***/**** Image A- Sound A+ Extras B-
starring Kate Bosworth, Michelle Rodriguez, Matthew Davis, Sanoe Lake
screenplay by Lizzy Weiss & John Stockwell, based on the article "Surf Girls of Maui" by Susan Orlean
directed by John Stockwell
by Walter Chaw Bob Marley sings "Could You Be Loved" as a quartet of surf girls in a finned vintage powder-blue ride, yellow surfboards strapped to its roof, chase the dawn to catch the perfect pipe breaking over Hawaii's sand bars and coral reefs. There is possibly no finer capsule of the adrenaline of early morning and youth in recent memory, and while Blue Crush, the movie surrounding this moment, can't sustain that feeling of hope springing eternal, what it manages is an estrogen opera so intensely feminine that it serves as the antidote (and cannier doppelgänger) to Diesel's xXx flex-a-thon.
Anne Marie (Kate Bosworth) is seven days away from a major surfing competition, where she hopes to make a return to professional competition after a near-drowning three years previous sidelined her. Because she's stricken with trepidation, her friends Eden (a typically sullen Michelle Rodriguez) and Lena (Sanoe Lake) try to guide her away from a visiting football star Matt (Matthew Davis) and towards a better mindset. For all that there is to recommend Blue Crush, the conventions of the underdog sports genre wash out along formula-etched lines as the big day approaches, delightful romantic misunderstandings blossom, and tensions rise and get resolved.

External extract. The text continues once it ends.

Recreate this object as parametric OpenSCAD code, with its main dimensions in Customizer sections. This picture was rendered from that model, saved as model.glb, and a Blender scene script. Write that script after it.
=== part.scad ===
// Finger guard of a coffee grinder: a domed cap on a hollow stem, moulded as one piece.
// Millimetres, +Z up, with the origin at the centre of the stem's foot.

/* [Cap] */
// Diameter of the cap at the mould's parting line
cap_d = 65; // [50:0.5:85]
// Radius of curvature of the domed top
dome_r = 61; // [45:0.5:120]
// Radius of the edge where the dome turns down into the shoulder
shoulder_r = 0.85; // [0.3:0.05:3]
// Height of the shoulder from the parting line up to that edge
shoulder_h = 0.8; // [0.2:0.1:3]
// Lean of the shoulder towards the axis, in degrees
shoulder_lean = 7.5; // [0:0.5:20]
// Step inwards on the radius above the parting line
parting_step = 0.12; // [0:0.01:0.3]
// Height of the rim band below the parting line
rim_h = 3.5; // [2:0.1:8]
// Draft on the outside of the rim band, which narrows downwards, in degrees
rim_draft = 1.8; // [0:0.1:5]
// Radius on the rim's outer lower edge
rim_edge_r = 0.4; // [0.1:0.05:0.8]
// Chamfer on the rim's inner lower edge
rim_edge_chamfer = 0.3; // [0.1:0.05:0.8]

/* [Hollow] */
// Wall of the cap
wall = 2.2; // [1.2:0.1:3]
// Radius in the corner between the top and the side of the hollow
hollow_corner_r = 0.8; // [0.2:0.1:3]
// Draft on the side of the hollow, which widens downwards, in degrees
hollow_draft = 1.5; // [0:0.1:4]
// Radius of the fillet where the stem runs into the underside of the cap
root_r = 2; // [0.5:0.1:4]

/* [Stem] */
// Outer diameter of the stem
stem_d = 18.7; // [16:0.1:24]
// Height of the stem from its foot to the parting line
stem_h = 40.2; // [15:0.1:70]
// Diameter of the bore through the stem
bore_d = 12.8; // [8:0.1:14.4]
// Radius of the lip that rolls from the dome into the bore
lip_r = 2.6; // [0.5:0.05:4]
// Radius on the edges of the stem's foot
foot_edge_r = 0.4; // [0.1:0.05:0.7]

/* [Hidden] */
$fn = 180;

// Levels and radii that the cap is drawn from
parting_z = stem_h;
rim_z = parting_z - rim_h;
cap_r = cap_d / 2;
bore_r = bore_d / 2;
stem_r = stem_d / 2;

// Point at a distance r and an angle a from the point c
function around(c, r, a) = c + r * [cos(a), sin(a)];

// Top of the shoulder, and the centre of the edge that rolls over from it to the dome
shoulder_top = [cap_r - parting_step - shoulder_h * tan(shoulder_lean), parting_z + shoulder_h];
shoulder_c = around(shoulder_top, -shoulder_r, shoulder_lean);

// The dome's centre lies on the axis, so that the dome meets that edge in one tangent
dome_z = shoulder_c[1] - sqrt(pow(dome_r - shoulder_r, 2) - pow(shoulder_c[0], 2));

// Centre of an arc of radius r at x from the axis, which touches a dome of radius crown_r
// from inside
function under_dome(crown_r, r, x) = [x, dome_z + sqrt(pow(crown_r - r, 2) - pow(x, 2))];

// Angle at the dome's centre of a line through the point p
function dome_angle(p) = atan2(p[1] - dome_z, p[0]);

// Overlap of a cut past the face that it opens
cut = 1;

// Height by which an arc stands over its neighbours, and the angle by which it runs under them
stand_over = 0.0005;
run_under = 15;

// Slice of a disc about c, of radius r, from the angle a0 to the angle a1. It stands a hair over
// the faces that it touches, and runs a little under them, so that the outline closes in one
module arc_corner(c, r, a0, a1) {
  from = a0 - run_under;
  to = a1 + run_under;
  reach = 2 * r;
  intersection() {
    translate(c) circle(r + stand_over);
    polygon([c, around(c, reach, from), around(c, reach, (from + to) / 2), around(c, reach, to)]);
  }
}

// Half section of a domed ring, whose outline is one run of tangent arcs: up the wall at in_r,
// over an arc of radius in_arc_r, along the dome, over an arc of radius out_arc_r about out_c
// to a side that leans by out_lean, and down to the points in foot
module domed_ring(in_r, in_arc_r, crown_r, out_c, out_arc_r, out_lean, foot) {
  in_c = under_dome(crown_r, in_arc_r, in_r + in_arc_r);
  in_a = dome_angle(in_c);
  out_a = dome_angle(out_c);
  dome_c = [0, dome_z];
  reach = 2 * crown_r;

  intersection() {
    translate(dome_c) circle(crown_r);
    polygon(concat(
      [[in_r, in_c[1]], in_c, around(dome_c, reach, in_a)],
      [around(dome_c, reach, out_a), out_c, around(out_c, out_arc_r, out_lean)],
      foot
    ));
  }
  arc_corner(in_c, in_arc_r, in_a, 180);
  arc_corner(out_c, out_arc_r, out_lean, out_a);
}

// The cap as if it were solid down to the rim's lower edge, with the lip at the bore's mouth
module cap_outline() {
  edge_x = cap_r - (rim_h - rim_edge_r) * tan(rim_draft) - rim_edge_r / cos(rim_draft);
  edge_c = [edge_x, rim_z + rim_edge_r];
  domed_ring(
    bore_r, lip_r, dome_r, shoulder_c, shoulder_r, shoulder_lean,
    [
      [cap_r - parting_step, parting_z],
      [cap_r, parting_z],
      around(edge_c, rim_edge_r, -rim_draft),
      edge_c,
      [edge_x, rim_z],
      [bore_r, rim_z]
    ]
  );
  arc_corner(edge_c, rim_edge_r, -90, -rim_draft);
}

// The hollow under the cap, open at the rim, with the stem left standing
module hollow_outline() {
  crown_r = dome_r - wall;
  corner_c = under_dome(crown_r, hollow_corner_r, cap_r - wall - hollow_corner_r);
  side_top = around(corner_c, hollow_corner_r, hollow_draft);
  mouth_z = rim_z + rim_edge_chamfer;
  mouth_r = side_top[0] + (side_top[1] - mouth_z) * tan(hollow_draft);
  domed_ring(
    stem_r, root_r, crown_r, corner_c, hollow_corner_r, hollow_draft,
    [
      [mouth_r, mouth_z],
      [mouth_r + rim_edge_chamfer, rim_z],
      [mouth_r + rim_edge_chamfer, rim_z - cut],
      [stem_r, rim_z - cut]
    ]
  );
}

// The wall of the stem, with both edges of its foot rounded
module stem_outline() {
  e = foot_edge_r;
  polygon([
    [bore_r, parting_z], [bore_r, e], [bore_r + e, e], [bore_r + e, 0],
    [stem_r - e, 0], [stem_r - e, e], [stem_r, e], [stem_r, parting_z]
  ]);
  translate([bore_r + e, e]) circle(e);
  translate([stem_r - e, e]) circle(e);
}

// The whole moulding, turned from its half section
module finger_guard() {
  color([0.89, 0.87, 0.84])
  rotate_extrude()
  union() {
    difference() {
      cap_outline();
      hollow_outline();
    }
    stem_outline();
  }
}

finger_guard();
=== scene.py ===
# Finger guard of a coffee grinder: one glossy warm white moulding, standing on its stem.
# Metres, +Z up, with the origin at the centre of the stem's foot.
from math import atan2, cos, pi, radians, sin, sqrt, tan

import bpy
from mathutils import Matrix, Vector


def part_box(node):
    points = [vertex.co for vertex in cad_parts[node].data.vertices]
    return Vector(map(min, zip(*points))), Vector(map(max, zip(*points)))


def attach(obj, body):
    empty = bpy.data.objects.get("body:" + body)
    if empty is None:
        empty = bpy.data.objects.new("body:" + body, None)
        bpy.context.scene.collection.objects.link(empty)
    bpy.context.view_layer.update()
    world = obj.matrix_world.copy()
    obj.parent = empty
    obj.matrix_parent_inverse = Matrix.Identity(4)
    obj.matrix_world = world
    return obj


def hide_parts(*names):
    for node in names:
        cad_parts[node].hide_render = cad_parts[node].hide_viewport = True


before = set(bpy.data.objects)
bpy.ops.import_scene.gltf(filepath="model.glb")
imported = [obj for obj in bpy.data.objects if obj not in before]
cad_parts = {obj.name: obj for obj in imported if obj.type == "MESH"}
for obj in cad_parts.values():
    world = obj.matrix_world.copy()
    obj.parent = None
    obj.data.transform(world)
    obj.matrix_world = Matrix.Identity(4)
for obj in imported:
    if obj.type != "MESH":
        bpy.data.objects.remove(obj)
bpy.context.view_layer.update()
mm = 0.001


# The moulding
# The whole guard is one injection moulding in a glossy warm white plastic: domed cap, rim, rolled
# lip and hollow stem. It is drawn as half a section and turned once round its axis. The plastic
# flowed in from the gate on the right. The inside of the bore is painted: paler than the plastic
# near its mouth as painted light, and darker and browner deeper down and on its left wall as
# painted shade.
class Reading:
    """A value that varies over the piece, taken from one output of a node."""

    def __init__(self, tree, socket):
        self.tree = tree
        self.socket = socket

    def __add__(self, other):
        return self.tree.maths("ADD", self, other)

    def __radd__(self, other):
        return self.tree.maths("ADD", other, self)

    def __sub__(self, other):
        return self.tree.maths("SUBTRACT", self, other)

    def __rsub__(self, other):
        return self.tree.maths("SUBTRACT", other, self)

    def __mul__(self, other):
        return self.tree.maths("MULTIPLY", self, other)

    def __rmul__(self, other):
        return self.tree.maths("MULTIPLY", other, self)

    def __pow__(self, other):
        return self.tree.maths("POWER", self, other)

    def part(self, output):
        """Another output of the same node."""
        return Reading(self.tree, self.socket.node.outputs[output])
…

The strength of the film is clearly not in its narrative, but rather embedded in its images and subtext. Blue Crush is a meticulous allegory for a young woman coming of age without a mother figure, cycling from virgin to whore to mother as she surfs vaginal pipes on waves of menstrual deluge. The ocean is a symbol of woman from time immemorial, and Anne Marie's eventual mastery of its capricious flux suggests a pubescent sea change. Consider the trauma of an unseen mother's abandonment (on the arm of a sugar daddy, we learn) as it parallels Anne Marie's traumatizing accident at the hands of feminized nature; consider the affair with the football star as the flirtation with wifedom ("The desk clerk called me 'Mrs. Tollman' and I didn't correct him because I liked it"); and finally, consider the predictable third-act triumph (with a little help from a more experienced woman) as that abovementioned confirmation of Anne Marie's graduation into a kind of maturity. When she gets on the beach, after all, she's earned the respect of a wayward little sister (Mika Boorem) and a gaggle of little girls clamouring for an autograph from their new role model.

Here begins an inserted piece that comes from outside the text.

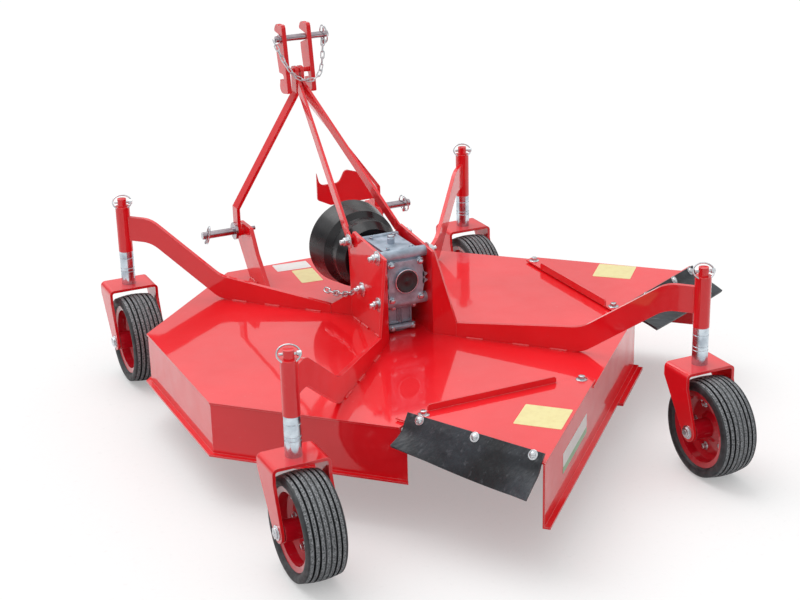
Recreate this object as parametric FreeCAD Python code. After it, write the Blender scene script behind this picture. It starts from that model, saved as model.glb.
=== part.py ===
"""Finishing mower for a three-point linkage: eight-sided deck on four caster wheels.

X points to the right of the machine, Y forwards to the tractor, Z up, in millimetres.
The shapes are drawn about the rotor's axis at ground level, and each is moved at the
end so that the origin is the centre of the machine's footprint.
"""
import FreeCAD
import Part
import math
import os

V = FreeCAD.Vector

# ---- Deck ----
DECK_APOTHEM = 625.0          # rotor axis to each outer wall face
DECK_TOP_Z = 270.0
DECK_SHEET = 5.0
DECK_OVERHANG = 3.0
SKIRT_BOTTOM_Z = 126.0
CHUTE_BOTTOM_Z = 112.0        # chute walls reach lower than the skirt
WALL_T = 5.0
LIP_WIDTH = 14.0
LIP_T = 5.0
SPIGOT_GAP = 2.0              # deck hole round the gearbox spigot
SKID_WIDTH = 26.0
SKID_T = 8.0

# ---- Discharge chutes ----
CHUTE_LENGTH = 470.0          # wall beyond the octagon's corner
COVER_T = 4.0
COVER_RISE = 8.0              # cover's upper face above the deck
COVER_LAP = 50.0              # cover over the deck's edge
COVER_INNER_HALF = 265.0      # half length of the cover's inner edge
COVER_SIDE_LAP = 19.0         # cover along the deck's side past the wall's corner
PAD_INSET = 7.0               # packing under the cover, back from its inner edge
INNER_FLANGE_HEIGHT = 17.0    # cover's inner edge turned up
INNER_FLANGE_LENGTH = 360.0
INNER_FLANGE_CHAMFER = 5.0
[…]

Blue Crush features a press of gnarly surfing footage that focuses on the visceral fear inherent in the sport rather than the Zen aspect of the pastime--shots of looming breakers surge and growl like the onset of a demonic rinse cycle, infusing the surf scenes with true jeopardy. Flashbacks to Anne Marie's accident are almost primeval in their mixing of drowning fear with blunt trauma anxiety while the action sequences in Blue Crush are unusually cogent and satisfying. The film stumbles badly in its romantic subplot that, although integral to an examination of the film as a personal feminine evolution, suggests all too much Varsity Blues told from the cheerleaders' point of view. Worse are slapstick vaudeville gross-out routines involving Matt's morbidly obese offensive linemen missing the bowl, wearing Speedos, and dancing the hula in grass skirts and coconuts. When Blue Crush relocates itself in the pitfalls of a girl becoming a woman in the middle of a limitless symbolic wash, however, it approaches something of the genuinely profound--approaches it in a way, I suspect, that surfing becomes a metaphor for the sublime in the life of the true believer. Originally published: August 16, 2002.

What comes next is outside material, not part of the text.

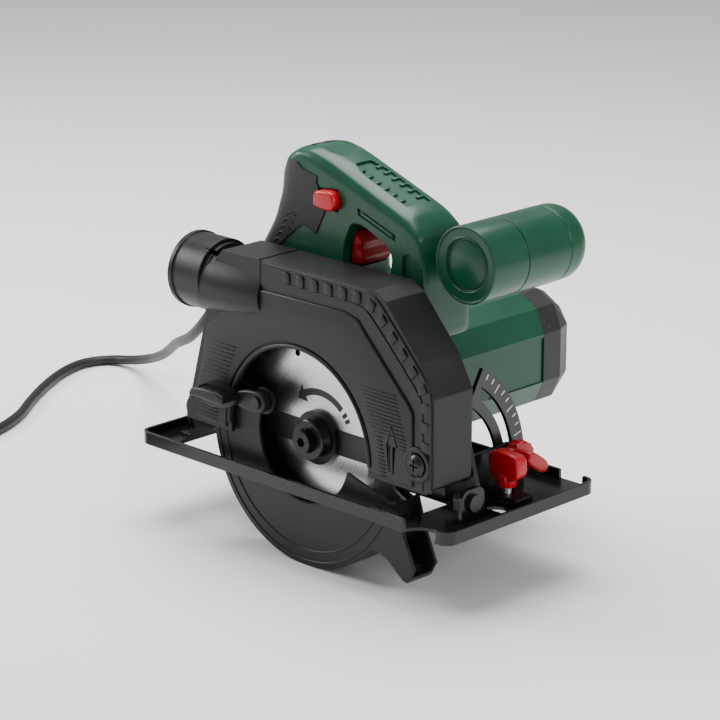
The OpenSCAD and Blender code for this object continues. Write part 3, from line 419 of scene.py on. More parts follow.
bead_lines = [(sole_low[1] + 4.2, sole_low[0] + 8, 84), (sole_high[1] - 6, -112, 84),
              (sole_high[1] - 14, -100, 60), (44, -112, 66)]
for k, (y, x0, x1) in enumerate(bead_lines):
    bead = np.linspace([x0, y], [x1, y], 3)
    ridge(f"sole_bead_{k}", bead, 2.6, sole_top, "xy", "base", enamel)
rivet_head = [(0, 0), (3.4, 0), (3.4, 0.7), (2.6, 1.7), (1.2, 2.2), (0, 2.3)]
rivet_places = ((-116, -17), (-116, 30), (114, -6), (114, 18), (-116, 88))
rivets = joined([turned(rivet_head, (x, y, sole_top - 0.05), (0, 0, 1), 24) for x, y in rivet_places])
put_mesh("sole_rivets", *rivets, "base", enamel)

# ---------- quadrant scale ----------
# The bevel quadrant's degree marks, printed in white on the pressed steel: a long mark every 15
# degrees and a short one every 5, each square to the arc that the bolt travels.
print_white = finish_of("white_print", (0.78, 0.78, 0.76), 0.5, grain_scale=900, depth=0.0, dust=0.0, edge=0)
tilt_axis = np.array([6.0, 15.0])
mark_half = 0.35
mark_thick = 0.1
quad_face = span("bevel_quadrant")[1][0]
marks = []
for degrees in range(5, 56, 5):
    a = np.radians(degrees)
    inner, outer = (64.8, 70.4) if degrees % 15 == 0 else (67.2, 70.4)
    along = np.array([np.cos(a), np.sin(a)])
    side = np.array([-np.sin(a), np.cos(a)]) * mark_half
    corners = np.array([along * inner - side, along * outer - side,
                        along * outer + side, along * inner + side])
    at = np.column_stack([np.full(4, quad_face + 0.05), corners + tilt_axis])
    marks.append((np.vstack([at, at - [mark_thick, 0, 0]]),
                  [[0, 1, 2, 3], [7, 6, 5, 4], [0, 4, 5, 1], [1, 5, 6, 2], [2, 6, 7, 3], [3, 7, 4, 0]]))
put_mesh("quadrant_scale", *joined(marks), "base", print_white, 20)

# ---------- bevel knob and fence screw ----------
# Two glossy red moulded grips: a round hub with a flat wing on the bevel bolt, and a tapered wing
# block on the zinc screw that clamps the rip fence under its strap.
def softened(points, times=2, share=0.25):
    """Corner cutting: each pass puts two points on every side, a share of its length in from its ends."""
    points = np.asarray(points, float)
    for _ in range(times):
        after = np.roll(points, -1, 0)
        pairs = np.stack([points + share * (after - points), after - share * (after - points)], 1)
        points = pairs.reshape(-1, 2)
    return points


def box_outline(x0, z0, x1, z1):
    """The four corners of an upright rectangle."""
    return np.array([[x0, z0], [x1, z0], [x1, z1], [x0, z1]], float)


def slab_mesh(name, outlines, plane, low, high, edge=0.0, steps=3):
    """A plate filled between its outlines, from low to high across its plane, with rounded rims."""
    curve = bpy.data.curves.new(name, "CURVE")
    curve.dimensions, curve.fill_mode = "2D", "BOTH"
    curve.bevel_depth, curve.bevel_resolution, curve.offset = edge * MM, steps, -edge * MM
    curve.extrude = ((high - low) / 2 - edge) * MM
    for outline in outlines:
        line = curve.splines.new("POLY")
        line.points.add(len(outline) - 1)
        flat = np.hstack([np.asarray(outline) * MM, np.zeros((len(outline), 1)), np.ones((len(outline), 1))])
        line.points.foreach_set("co", flat.ravel())
        line.use_cyclic_u = True
    holder = bpy.data.objects.new(name, curve)
    bpy.context.scene.collection.objects.link(holder)
    bpy.context.view_layer.update()
    mesh = bpy.data.meshes.new_from_object(holder.evaluated_get(bpy.context.evaluated_depsgraph_get()))
    bpy.data.objects.remove(holder)
    bpy.data.curves.remove(curve)
    flat = np.empty(len(mesh.vertices) * 3)
    mesh.vertices.foreach_get("co", flat)
    flat = flat.reshape(-1, 3)
    first, second, depth = PLANES[plane]
    placed = np.empty_like(flat)
    placed[:, first], placed[:, second] = flat[:, 0], flat[:, 1]
    placed[:, depth] = (low + high) / 2 * MM + flat[:, 2]
    mesh.vertices.foreach_set("co", placed.ravel())
    return cleaned(mesh, 2e-6)


def slab(name, outlines, plane, low, high, body, finish, edge=0.0, steps=3, smooth_under=40.0):
    """A slab_mesh as a piece."""
    return dress(name, slab_mesh(name, outlines, plane, low, high, edge, steps), body, finish, smooth_under)


red = finish_of("red_moulding", (0.42, 0.004, 0.011), 0.27, coat=0.12, grain_scale=1100, depth=0.006,
                dust=0.04, edge=0.4)
knob_low, knob_high = span("bevel_knob")
knob_at = (knob_low + knob_high) / 2
hub_x = knob_low[0]
wing_x = hub_x + 6
hub = turned(rounded_profile(9.4, 8.0, 1.2), (hub_x, knob_at[1], knob_at[2]), (1, 0, 0), 60, 0.03, 15)
knob_hub = put_mesh("bevel_knob_hub", *hub, "bevel_knob_body", red)
lean = np.radians(-35)
wing = softened(box_outline(-9.6, -4.0, 9.6, 4.0), 3, 0.2)
turn_by_lean = np.array([[np.cos(lean), np.sin(lean)], [-np.sin(lean), np.cos(lean)]])
wing = wing @ turn_by_lean + knob_at[1:]
knob_wing = slab("bevel_knob_wing", [wing], "yz", wing_x, knob_high[0], "bevel_knob_body", red, 1.4, 4)
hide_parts("bevel_knob")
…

by Bill Chambers Universal's DVD release of Blue Crush prioritizes quantity over quality. Fans of the film will think they've hit the mother lode whilst gazing upon the list of extra features on the back cover, but in the end, as with the movie itself, what you have is a monotonous collection of montages. (The exceptions--"Three Friends, One Passion: The Making of Blue Crush" (a Spotlight on Location special that gets off to a hilarious start with excitable producer Brian Grazer declaring, "I wanted surfers of the planet to say, 'This rocks!'"), the film's trailer, cast and crew bios, production notes, and title recommendations--are hardly worth discussing.) Director John Stockwell provides optional commentary over almost every item of bonus material, starting with an 8-minute block of deleted scenes in which he charges many of the omissions with being "'Baywatch'-y." I fear he made a huge error in judgment in removing an improvised heart-to-heart between Faizon Love (running a feverish temperature off-screen) and Mika Boorem, whose obnoxious brat of a character, Penny, would've been transformed by this shining moment into a girl of soulful poise.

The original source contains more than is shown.